For the CD release of "Soul Destruction", the design used for the release was a special foldout digipak poster sleeve. On the single, the normal version of the "Soul Destruction (Remix)" track was included alongside "Soul Destruction (Heavy Bliss Mix)", which was an exclusive instrumental remix, and "Whenever You Need Me (Requiem Remix)", which was another exclusive over six-minute remix of the leading hit single from The Promise album. "Dirty Town" was the fourth and final track on the release.

The cassette version came with a cardboard slip case, and featured the same tracks as on the 7" vinyl; "Soul Destruction (Remix)" and "Dirty Town".

All four releases featured the same artwork of an opening of colour amongst a black background. Although a photograph of the band was not displayed on the front cover, there was one of T'Pau on the backside. The limited edition 12" vinyl release used this photograph on the front cover instead. This photograph of the group was credited to Mike Owen.
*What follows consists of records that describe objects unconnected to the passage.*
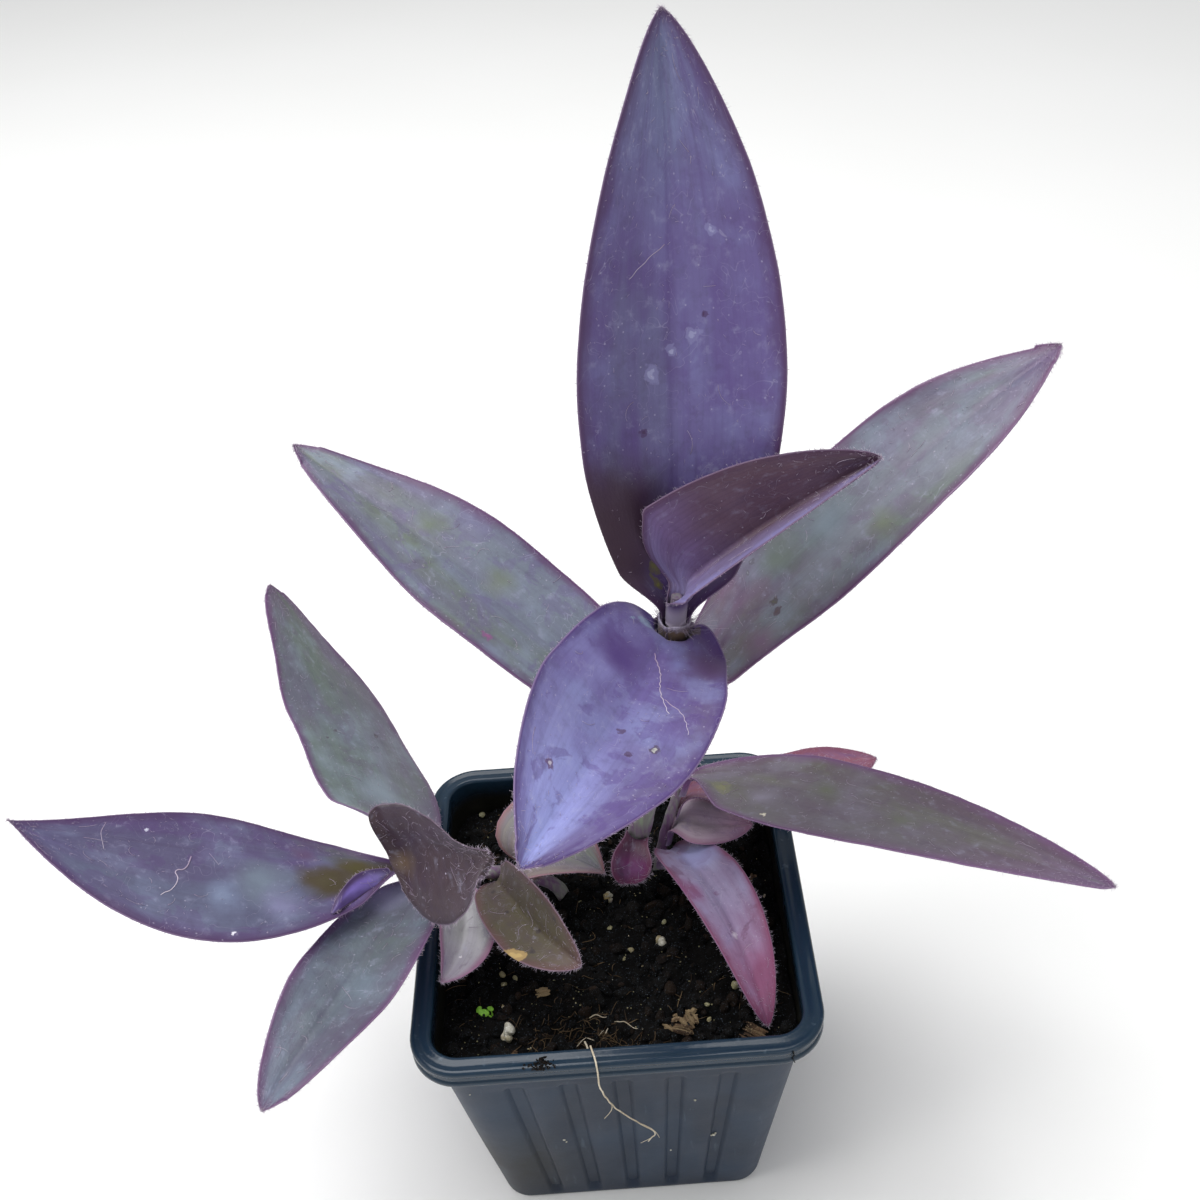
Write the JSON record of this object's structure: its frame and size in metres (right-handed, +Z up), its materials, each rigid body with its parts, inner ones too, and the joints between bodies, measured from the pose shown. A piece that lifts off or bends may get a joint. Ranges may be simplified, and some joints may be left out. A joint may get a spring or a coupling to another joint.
{
  "type": "potted purple heart",
  "caption": "Young purple heart plant with long channelled leaves, rooted in dark soil in a small square ribbed nursery pot.",
  "frame": {"origin": "centre of the pot's base, on the surface that it stands on", "axes": "+Z up; -Y is the pot's front face; +X to the right seen from the front"},
  "size_m": [0.2238, 0.1526, 0.2603],
  "materials": {
    "pot_plastic": "satin moulded plastic, dark slate blue",
    "soil": "loose damp peat and bark potting mix",
    "stem": "soft fleshy stem, pale green to mauve",
    "leaf": "fleshy leaf with a waxy satin bloom",
    "root": "dry pale root thread"
  },
  "bodies": {
    "root": {"pot": "pot_plastic", "soil": "soil", "stem_main": "stem", "stem_left": "stem", "stem_right": "stem", "leaf_main_top": "leaf", "leaf_main_young": "leaf", "leaf_main_front": "leaf", "leaf_main_right": "leaf", "leaf_main_left": "leaf", "leaf_main_bud": "leaf", "leaf_left_low": "leaf", "leaf_left_inner": "leaf", "leaf_left_pale": "leaf", "leaf_left_up": "leaf", "leaf_left_down": "leaf", "leaf_left_long": "leaf", "leaf_left_tip": "leaf", "leaf_right_front": "leaf", "leaf_right_small": "leaf", "leaf_right_back": "leaf", "leaf_right_long": "leaf", "root_thread": "root"}
  },
  "joints": []
}
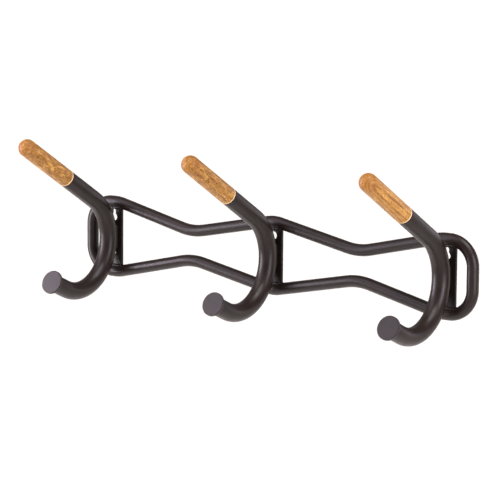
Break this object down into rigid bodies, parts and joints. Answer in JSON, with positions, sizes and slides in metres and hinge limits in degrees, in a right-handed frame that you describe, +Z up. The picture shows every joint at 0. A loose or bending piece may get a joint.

Following the song's release on The Promise album and as a single, the song also appeared on the UK four-track album promo "Whenever You Need Me - Sampler" release, along with the three other singles from the album "Whenever You Need Me", "Walk on Air" and "Only a Heartbeat". It also appeared on the Japanese promotional only Virgin 10-track CD compilation This is... Nothin' But T'Pau, which was housed in a unique Carol Decker picture sleeve with extensive photo and info booklet.

Promotion
A music video was created to promote the single.

T'Pau also appeared on the UK Saturday morning children show Gimme 5 and mimed the song, along with "Whenever You Need Me".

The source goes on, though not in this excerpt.